Spectacular Mosaic of Mars’ Belva Crater Captured by NASA’s Perseverance Rover

NASA Perseverance Mars Rover Belva Crater Mosaic

The 152 images that make up this mosaic of Belva Crater were taken by the Mastcam-Z instrument aboard NASA’s Perseverance Mars rover on April 22, 2023, the 772nd Martian day, or sol, of the mission. Belva is a 0.6-mile-wide (0.9-kilometer-wide) impact crater within the much larger Jezero Crater. Credit: NASA/JPL-Caltech/ASU/MSSS

The six-wheeled scientist encountered the crater during its latest science campaign in search of rock samples that could be brought to Earth for deeper investigation.

Perseverance’s Mastcam-Z captured 152 images of Belva Crater within Jezero Crater on Mars, revealing unique “roadcut” views of bedrock layers and potential signs of past water. The “dipping beds” may indicate a historic Martian sandbar, pointing to an ancient river that once flowed into a lake in Jezero Crater. Further study will determine if large boulders observed are exposed bedrock or remnants of this river system.

The Mastcam-Z instrument aboard NASA’s Perseverance Mars rover recently collected 152 images while looking deep into Belva Crater, a large impact crater within the far larger Jezero Crater. Stitched into a dramatic mosaic, the results are not only eye-catching, but also provide the rover’s science team some deep insights into the interior of Jezero.

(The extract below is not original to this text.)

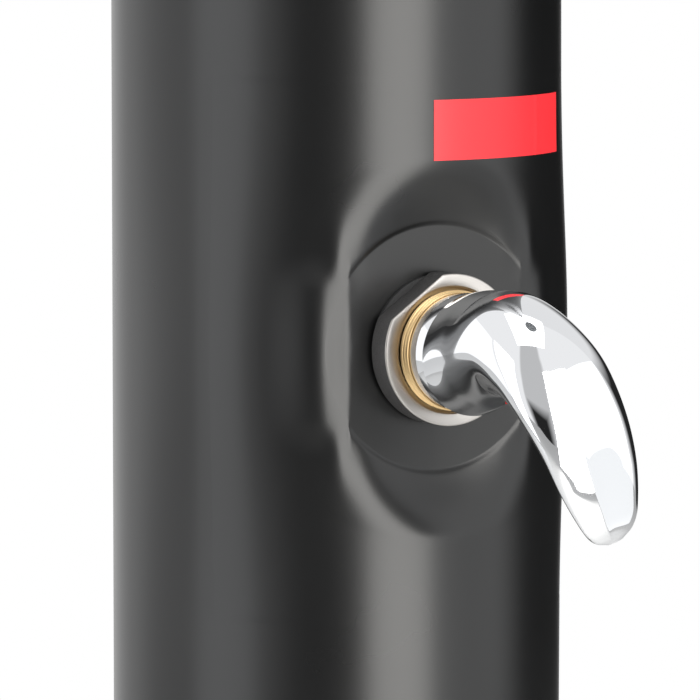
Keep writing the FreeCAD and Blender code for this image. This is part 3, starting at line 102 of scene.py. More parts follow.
class TankSettings(bpy.types.PropertyGroup):
    """The tank tube and its pressed seat."""
    radius: length("Tank radius", "Outer radius of the tube", 0.080)
    wall: length("Wall", "Thickness of the tube's wall", 0.003)
    bottom: length("Lower end", "Height of the tube's lower end", 0.0162)
    top: length("Upper end", "Height of the tube's upper end", 2.0962)
    seat_distance: length("Seat distance", "Tank axis to the flat seat", 0.0715)
    seat_radius: length("Seat radius", "Radius of the flat seat", 0.0425)
    seat_step: length("Seat step", "Small step at the seat's rim", 0.0004)
    step_width: length("Step width", "Width over which the rim's step rises", 0.0024)
    blend_radius: length("Blend radius", "Radius at which the press mark runs out", 0.067)
    rim_slope: share("Rim slope", "How abruptly the surround leaves the seat's rim", 0.45)
    crease: length("Crease", "Tank's middle to the crease beside the seat", 0.0346)
    edge_width: length("Edge width", "Rounding of the press mark along the crease", 0.0004)
    facet_slope: share("Facet slope", "How steeply the facet beside the seat falls back", 0.28)
    facet_width: length("Facet width", "Width of the facet beside the seat", 0.0068)
    facet_blend: length("Facet blend", "Width over which the facet meets the cylinder", 0.0170)
    crease_high: length("Crease upwards", "Length of the sharp crease above the axis", 0.0215)
    crease_low: length("Crease downwards", "Length of the sharp crease below the axis", 0.0235)
    crease_end: length("Crease end", "Length over which the crease softens", 0.0140)
    round_width: length("Round width", "Rounding of the press mark past the crease", 0.0042)
    bead: length("Bead", "Height of the bead past the crease", 0.0010)
    bead_place: length("Bead place", "Crease to the middle of the bead", 0.0044)
    bead_width: length("Bead width", "Half width of the bead", 0.0042)
    bulge: length("Side bulge", "How far the sides are pushed out beside the seat", 0.0026)
    bulge_angle: turning("Bulge angle", "Angle of the bulge's middle from the front", 1.05)
    bulge_width: turning("Bulge width", "Half width of the bulge round the tank", 0.36)
    bulge_height: length("Bulge height", "Half height of the bulge", 0.055)
    bulge_start: length("Bulge start", "How far inside the seat's rim the bulge starts", 0.004)
    straight_radius: length("Straight radius", "Radius in which the inner wall is set straight back",
                            0.030)
    hole_radius: length("Hole radius", "Hole for the mixer's neck", 0.0204)


class MixerSettings(bpy.types.PropertyGroup):
    """Fixing nut, neck thread, colour patch."""
    nut_radius: length("Nut radius", "Fixing nut's outer radius", 0.0265)
    nut_flat: length("Nut flat", "Fixing nut's axis to its spanner flat", 0.0234)
    nut_turn: turning("Nut turn", "Angle at which the nut came to rest", math.radians(126))
    thread_pitch: length("Thread pitch", "Pitch of the neck's fine thread", 0.0018)
    patch_low: length("Patch lower edge", "Height of the red patch's lower edge", 1.2155)
    patch_high: length("Patch upper edge", "Height of the red patch's upper edge", 1.2365)
    patch_from: turning("Patch start", "Angle of the patch's left edge from the front",
                        math.radians(-4))
    patch_to: turning("Patch end", "Angle of the patch's right edge from the front",
                      math.radians(46))


class LeverSettings(bpy.types.PropertyGroup):
    """The arched lever."""
    rim_radius: length("Rim radius", "Radius that the sections' shares are taken of", 0.0195)
    reach: length("Reach", "Rim to the lever's furthest point outwards", 0.0579)
    drop: length("Drop", "Mixer's axis to the lever's tip", 0.0645)
    crest: length("Crest", "Height of the crest along the paddle", 0.0009)
    mouth: length("Mouth", "Radius of the hollow that goes over the dome", 0.02135)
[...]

“Mars rover missions usually end up exploring bedrock in small, flat exposures in the immediate workspace of the rover,” said Katie Stack Morgan, deputy project scientist of Perseverance at NASA’s Jet Propulsion Laboratory in Southern California. “That’s why our science team was so keen to image and study Belva. Impact craters can offer grand views and vertical cuts that provide important clues to the origin of these rocks with a perspective and at a scale that we don’t usually experience.”

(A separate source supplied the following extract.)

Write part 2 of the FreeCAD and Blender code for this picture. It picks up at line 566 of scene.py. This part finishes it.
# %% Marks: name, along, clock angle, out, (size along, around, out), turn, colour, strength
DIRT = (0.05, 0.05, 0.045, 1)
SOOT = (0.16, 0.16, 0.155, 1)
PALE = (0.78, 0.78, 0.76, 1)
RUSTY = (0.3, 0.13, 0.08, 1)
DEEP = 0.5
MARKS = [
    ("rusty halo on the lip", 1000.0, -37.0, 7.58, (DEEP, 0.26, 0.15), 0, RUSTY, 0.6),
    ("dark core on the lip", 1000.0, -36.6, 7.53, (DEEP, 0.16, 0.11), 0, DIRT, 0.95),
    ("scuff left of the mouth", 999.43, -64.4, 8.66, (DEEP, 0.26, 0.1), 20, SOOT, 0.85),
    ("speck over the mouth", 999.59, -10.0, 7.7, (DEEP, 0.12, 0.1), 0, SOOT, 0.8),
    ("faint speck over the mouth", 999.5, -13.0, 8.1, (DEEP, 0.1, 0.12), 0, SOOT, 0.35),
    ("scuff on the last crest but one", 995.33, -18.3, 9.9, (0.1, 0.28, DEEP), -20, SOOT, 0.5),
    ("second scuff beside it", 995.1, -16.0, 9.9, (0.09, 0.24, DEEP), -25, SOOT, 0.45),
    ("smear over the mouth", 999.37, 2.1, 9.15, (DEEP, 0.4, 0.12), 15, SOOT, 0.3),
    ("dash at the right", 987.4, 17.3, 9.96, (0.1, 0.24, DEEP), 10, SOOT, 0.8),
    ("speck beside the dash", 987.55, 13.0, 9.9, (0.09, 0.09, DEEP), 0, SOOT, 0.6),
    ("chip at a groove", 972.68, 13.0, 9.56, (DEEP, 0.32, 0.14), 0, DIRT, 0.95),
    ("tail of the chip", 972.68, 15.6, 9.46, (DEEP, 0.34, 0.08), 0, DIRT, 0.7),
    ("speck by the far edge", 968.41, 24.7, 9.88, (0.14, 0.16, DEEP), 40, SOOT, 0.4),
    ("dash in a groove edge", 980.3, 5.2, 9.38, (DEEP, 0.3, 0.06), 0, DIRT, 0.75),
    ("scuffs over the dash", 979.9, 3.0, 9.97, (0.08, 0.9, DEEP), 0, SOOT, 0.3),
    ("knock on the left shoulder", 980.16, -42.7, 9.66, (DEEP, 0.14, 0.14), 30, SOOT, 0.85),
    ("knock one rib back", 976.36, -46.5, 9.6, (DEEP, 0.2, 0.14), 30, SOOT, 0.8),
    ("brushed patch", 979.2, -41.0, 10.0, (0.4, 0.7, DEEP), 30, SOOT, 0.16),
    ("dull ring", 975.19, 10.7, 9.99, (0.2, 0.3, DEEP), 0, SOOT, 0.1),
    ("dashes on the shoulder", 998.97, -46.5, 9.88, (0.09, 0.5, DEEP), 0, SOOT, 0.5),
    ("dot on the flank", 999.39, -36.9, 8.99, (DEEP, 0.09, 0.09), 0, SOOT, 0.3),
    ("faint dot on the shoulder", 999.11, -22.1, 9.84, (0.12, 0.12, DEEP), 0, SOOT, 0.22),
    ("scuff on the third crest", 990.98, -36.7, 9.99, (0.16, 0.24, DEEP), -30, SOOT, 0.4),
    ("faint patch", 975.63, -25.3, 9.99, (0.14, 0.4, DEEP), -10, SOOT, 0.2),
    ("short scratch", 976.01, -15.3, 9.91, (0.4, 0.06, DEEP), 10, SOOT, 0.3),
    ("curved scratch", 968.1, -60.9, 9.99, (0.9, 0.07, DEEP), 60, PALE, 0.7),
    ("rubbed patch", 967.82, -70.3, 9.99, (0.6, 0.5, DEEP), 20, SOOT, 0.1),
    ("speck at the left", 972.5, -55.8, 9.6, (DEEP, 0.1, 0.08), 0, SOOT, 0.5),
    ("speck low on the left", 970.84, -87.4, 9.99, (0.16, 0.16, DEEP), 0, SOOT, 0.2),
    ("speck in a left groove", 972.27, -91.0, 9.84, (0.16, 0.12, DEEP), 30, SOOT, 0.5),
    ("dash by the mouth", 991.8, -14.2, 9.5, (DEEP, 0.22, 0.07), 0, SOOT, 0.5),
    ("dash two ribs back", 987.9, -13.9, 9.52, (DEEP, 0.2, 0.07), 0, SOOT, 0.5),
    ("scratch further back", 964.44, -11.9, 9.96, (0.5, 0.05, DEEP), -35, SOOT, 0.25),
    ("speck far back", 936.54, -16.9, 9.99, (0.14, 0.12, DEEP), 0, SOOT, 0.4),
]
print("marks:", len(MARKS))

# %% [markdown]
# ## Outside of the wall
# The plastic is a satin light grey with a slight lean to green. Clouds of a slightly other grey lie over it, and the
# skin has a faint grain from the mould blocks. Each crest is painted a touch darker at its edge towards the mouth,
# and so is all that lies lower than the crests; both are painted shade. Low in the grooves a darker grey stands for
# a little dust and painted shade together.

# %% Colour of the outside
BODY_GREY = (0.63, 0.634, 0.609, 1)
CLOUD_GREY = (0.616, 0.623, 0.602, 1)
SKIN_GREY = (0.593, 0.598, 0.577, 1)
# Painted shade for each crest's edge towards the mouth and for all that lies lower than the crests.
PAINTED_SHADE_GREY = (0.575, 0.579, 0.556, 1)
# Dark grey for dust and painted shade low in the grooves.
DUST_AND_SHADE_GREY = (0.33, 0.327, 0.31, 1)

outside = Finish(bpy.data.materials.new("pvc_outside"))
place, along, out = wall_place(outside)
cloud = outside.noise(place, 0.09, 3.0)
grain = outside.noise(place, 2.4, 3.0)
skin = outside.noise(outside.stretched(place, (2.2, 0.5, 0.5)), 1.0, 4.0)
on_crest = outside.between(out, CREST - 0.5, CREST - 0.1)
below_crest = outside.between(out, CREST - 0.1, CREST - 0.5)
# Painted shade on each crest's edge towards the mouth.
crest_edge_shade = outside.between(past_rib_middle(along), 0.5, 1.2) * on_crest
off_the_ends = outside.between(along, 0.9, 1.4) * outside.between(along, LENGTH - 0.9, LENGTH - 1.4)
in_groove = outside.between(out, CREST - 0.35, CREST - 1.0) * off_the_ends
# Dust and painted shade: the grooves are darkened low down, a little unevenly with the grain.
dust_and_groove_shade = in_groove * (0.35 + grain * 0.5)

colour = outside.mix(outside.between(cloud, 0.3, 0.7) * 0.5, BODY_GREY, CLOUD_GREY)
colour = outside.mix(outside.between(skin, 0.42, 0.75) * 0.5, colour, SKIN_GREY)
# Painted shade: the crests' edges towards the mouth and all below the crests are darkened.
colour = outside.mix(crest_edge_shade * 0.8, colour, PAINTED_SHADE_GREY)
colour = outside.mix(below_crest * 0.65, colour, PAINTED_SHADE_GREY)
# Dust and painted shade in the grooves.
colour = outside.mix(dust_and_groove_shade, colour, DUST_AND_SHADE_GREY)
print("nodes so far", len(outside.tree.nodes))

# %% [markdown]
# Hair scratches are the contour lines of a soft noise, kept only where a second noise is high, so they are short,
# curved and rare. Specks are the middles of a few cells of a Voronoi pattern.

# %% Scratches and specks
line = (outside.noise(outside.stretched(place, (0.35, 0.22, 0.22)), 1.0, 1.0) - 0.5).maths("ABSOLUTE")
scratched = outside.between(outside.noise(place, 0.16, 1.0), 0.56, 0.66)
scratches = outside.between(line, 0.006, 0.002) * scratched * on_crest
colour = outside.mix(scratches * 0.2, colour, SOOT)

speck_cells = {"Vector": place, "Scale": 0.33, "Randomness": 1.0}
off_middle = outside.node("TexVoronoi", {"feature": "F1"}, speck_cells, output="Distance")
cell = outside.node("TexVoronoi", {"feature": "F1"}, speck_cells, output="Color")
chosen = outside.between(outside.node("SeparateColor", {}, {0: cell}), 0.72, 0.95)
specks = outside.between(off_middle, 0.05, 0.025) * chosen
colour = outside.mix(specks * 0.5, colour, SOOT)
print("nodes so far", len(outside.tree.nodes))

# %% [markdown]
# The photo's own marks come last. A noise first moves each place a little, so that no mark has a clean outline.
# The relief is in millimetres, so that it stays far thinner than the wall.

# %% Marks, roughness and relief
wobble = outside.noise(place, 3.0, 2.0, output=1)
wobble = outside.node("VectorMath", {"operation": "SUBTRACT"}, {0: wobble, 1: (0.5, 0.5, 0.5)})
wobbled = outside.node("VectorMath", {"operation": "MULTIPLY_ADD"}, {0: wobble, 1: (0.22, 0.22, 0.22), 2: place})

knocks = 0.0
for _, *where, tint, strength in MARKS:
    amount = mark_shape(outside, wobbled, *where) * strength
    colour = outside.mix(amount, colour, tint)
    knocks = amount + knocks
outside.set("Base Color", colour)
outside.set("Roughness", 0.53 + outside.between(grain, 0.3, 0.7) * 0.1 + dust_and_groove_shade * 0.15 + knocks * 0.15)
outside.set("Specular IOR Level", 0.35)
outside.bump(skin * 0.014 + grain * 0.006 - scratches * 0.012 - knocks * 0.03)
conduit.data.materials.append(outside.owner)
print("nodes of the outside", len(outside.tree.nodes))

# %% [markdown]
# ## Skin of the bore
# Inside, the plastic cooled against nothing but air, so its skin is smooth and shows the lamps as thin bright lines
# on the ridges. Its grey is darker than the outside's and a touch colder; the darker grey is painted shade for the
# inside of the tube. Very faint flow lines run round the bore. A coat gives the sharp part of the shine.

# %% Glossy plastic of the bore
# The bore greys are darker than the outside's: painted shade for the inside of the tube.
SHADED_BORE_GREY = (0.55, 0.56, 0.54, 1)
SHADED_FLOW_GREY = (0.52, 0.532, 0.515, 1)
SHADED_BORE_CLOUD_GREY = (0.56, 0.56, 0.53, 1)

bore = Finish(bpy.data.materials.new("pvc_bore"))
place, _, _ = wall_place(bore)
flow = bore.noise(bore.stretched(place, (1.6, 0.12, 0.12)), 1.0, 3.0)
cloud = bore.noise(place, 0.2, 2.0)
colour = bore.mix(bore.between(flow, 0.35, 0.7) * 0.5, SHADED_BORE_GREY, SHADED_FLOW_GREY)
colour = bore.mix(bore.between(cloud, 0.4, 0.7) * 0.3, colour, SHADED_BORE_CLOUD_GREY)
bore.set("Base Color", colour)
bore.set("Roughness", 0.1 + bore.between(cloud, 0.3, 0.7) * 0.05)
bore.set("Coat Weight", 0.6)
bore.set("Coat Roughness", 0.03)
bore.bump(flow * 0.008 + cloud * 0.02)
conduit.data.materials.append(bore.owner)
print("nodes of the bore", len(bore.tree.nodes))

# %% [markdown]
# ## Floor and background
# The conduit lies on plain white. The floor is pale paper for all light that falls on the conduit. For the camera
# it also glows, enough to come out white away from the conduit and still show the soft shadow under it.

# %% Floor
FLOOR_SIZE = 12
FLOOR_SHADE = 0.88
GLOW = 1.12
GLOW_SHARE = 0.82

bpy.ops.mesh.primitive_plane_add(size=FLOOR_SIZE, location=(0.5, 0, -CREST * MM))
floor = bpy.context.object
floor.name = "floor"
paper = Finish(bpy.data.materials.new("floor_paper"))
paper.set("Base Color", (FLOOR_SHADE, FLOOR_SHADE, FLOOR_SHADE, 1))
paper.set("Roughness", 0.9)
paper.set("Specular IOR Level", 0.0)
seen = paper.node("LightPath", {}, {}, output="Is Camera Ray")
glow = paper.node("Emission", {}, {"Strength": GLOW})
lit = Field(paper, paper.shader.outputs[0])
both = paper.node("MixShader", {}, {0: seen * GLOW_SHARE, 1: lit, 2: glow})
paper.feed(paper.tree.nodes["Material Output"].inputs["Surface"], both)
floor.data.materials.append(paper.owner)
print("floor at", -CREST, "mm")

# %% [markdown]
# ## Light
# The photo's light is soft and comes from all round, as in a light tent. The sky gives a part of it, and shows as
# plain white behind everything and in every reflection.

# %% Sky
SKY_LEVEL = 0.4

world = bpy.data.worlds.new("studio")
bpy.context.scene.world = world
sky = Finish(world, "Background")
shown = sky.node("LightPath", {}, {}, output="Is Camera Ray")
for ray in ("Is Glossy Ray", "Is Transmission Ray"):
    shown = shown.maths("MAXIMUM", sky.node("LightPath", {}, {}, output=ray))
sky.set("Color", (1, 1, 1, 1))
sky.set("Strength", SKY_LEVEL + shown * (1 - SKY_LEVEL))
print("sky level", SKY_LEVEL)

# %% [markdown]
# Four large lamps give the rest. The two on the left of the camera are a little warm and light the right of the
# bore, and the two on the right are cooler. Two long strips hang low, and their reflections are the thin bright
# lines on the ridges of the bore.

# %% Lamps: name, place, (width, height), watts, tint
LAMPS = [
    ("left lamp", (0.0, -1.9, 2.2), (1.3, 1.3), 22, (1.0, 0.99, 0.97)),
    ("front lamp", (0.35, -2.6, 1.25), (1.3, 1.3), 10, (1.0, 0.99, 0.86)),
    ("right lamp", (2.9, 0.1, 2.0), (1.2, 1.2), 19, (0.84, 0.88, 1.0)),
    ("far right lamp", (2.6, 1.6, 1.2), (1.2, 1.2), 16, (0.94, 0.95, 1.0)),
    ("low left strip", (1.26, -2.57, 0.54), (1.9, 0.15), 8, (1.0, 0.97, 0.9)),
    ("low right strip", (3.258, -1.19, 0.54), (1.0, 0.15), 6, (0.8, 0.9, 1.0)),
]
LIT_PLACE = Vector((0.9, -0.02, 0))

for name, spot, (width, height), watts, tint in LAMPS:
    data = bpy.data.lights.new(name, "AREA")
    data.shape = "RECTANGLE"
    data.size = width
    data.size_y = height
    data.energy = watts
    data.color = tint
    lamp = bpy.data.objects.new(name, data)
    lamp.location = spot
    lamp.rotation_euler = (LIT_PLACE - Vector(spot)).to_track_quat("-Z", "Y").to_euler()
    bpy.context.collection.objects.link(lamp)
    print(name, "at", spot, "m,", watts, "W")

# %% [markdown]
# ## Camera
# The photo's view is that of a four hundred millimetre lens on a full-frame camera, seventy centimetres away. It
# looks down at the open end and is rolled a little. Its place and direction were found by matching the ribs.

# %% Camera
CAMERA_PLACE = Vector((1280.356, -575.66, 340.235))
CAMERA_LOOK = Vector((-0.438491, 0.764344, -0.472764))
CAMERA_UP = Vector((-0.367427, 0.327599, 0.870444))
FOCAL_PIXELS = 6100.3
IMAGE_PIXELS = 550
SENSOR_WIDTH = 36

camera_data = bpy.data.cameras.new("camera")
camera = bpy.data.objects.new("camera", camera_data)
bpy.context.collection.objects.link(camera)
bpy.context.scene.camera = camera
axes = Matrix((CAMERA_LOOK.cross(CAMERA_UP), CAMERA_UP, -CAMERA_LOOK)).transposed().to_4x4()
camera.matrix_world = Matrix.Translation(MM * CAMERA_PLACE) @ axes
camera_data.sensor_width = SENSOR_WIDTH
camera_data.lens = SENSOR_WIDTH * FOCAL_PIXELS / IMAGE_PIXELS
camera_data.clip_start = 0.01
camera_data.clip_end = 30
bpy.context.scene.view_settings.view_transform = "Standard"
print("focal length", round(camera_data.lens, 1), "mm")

NASA Perseverance Mars Rover Belva Crater Mosaic 3D

This anaglyph of Perseverance’s mosaic of Belva Crater can best be viewed with red-blue 3D glasses. Credit: NASA/JPL-Caltech/ASU/MSSS

On Earth, geology professors often take their students to visit highway “roadcuts” – places where construction crews have sliced vertically into the rock to make way for roads – that allow them to view rock layers and other geological features not visible at the surface. On Mars, impact craters like Belva can provide a type of natural roadcut.

Signs of Past Water

Perseverance took the images of the basin on April 22 (the 772nd Martian day, or sol, of the mission) while parked just west of Belva Crater’s rim on a light-toned rocky outcrop the mission’s science team calls “Echo Creek.” Created by a meteorite impact eons ago, the approximately 0.6-mile-wide (0.9-kilometer-wide) crater reveals multiple locations of exposed bedrock as well as a region where sedimentary layers angle steeply downward.

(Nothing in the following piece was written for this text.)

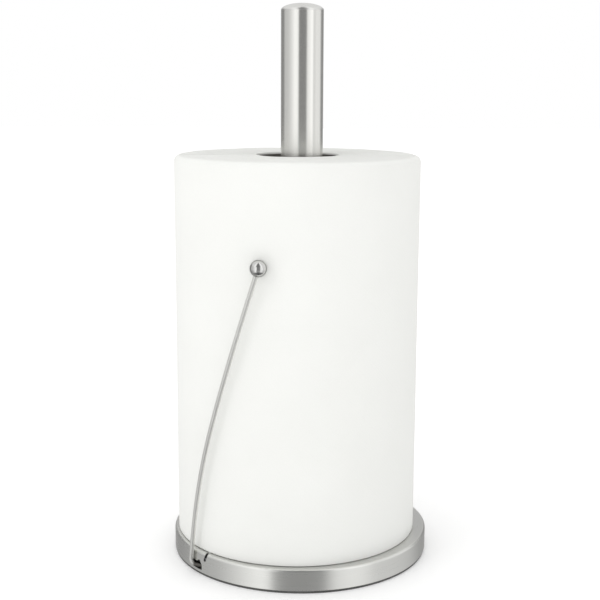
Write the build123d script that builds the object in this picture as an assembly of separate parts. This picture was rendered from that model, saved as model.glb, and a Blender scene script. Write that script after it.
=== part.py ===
from build123d import *
import os
from math import acos, atan2, cos, degrees, radians, sin, sqrt, tan

# Free-standing paper towel holder: weighted round base, upright post, sprung wire arm, full roll.
# Millimetres, +Z up, origin at the centre of the underside, the front is -Y.

# base cover and what fills it
base_diameter = 150.0
cover_height = 12.2
cover_sheet = 1.2
cover_edge_radius = 1.2
cover_edge_inner_radius = 0.2
cover_foot_radius = 0.4
pad_thickness = 1.3
pad_inset = 0.5
weight_gap = 0.5
weight_edge = 1.6

# post
post_diameter = 24.0
post_sheet = 1.0
post_height = 304.0
cap_rim = 0.3
cap_crown = 4.0
cap_spigot = 9.0
cap_wall = 1.5
press_gap = 0.05

# threaded plug, screw and washers that hold the post on the base
plug_length = 20.0
plug_spigot_diameter = 16.0
plug_spigot_length = 3.2
screw_diameter = 6.0
screw_length = 20.0
screw_head_diameter = 10.0
screw_head_height = 4.0
hex_socket = 4.0
hex_socket_depth = 2.4
washer_diameter = 12.5
washer_thickness = 1.6
split_washer_diameter = 11.8
split_washer_thickness = 1.6
split_washer_cut = 1.2
washer_hole = 6.4
counterbore_diameter = 16.0
clamped_web = 1.5
screw_gap = 0.05
thread_run_out = 3.0

# paper roll
roll_diameter = 141.0
roll_height = 220.2
roll_edge_radius = 2.2
roll_foot_radius = 0.4
roll_shift = -2.6
core_bore = 45.0
core_sheet = 0.8
core_recess = 1.5
core_gap = 0.05
seat_gap = 0.3

# sprung arm
wire_diameter = 2.5
ball_diameter = 9.0
ball_height = 179.0
ball_socket_gap = 0.04
ball_gap = 0.3
foot_gap = 0.35
foot_bearing = 54.3
axle_turn = 35.0
axle_gap = 0.05
swing = 55.0
foot_bend_radius = 3.2
lean_at_foot = 7.5
lean_at_top = 18.5
lean_bend_radius = 445.0
curved_runs = 5
straight_runs = 5
crank_place = 30.0
crank_stop_gap = 0.2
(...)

These “dipping beds” could indicate the presence of a large Martian sandbar, made of sediment, that billions of years ago was deposited by a river channel flowing into the lake that Jezero Crater once held.

The science team suspects the large boulders in the foreground are either chunks of bedrock exposed by the meteorite impact or that they may have been transported into the crater by the river system. The scientists will search for answers by continuing to compare features found in bedrock near the rover to the larger-scale rock layers visible in the distant crater walls.

To help with those efforts, the mission also created an anaglyph, or 3D version, of the mosaic. “An anaglyph can help us visualize the geologic relationships between the crater wall outcrops,” said Stack. “But it also provides an opportunity to simply enjoy an awesome view. When I look at this mosaic through red-blue 3D glasses, I’m transported to the western rim of Belva, and I wonder what future astronauts would be thinking if they were to stand where Perseverance once stood when it took this shot.”

More About the Mission

Perseverance’s mission on Mars has a primary objective of astrobiology, which involves collecting and storing samples that may contain indications of ancient microbial life. The rover’s tasks include studying the planet’s geology and past climate, establishing a foundation for future human exploration of Mars, and pioneering the collection and storage of Martian rock and regolith.

In subsequent missions, NASA, in collaboration with ESA, plans to send spacecraft to Mars to retrieve these securely sealed samples from the Martian surface and bring them back to Earth for thorough analysis.

The Mars 2020 Perseverance mission is part of NASA’s Moon to Mars exploration strategy, which involves conducting Artemis missions to the Moon to facilitate preparations for human exploration of Mars.

JPL, managed by Caltech on behalf of NASA, was responsible for constructing and operating the Perseverance rover.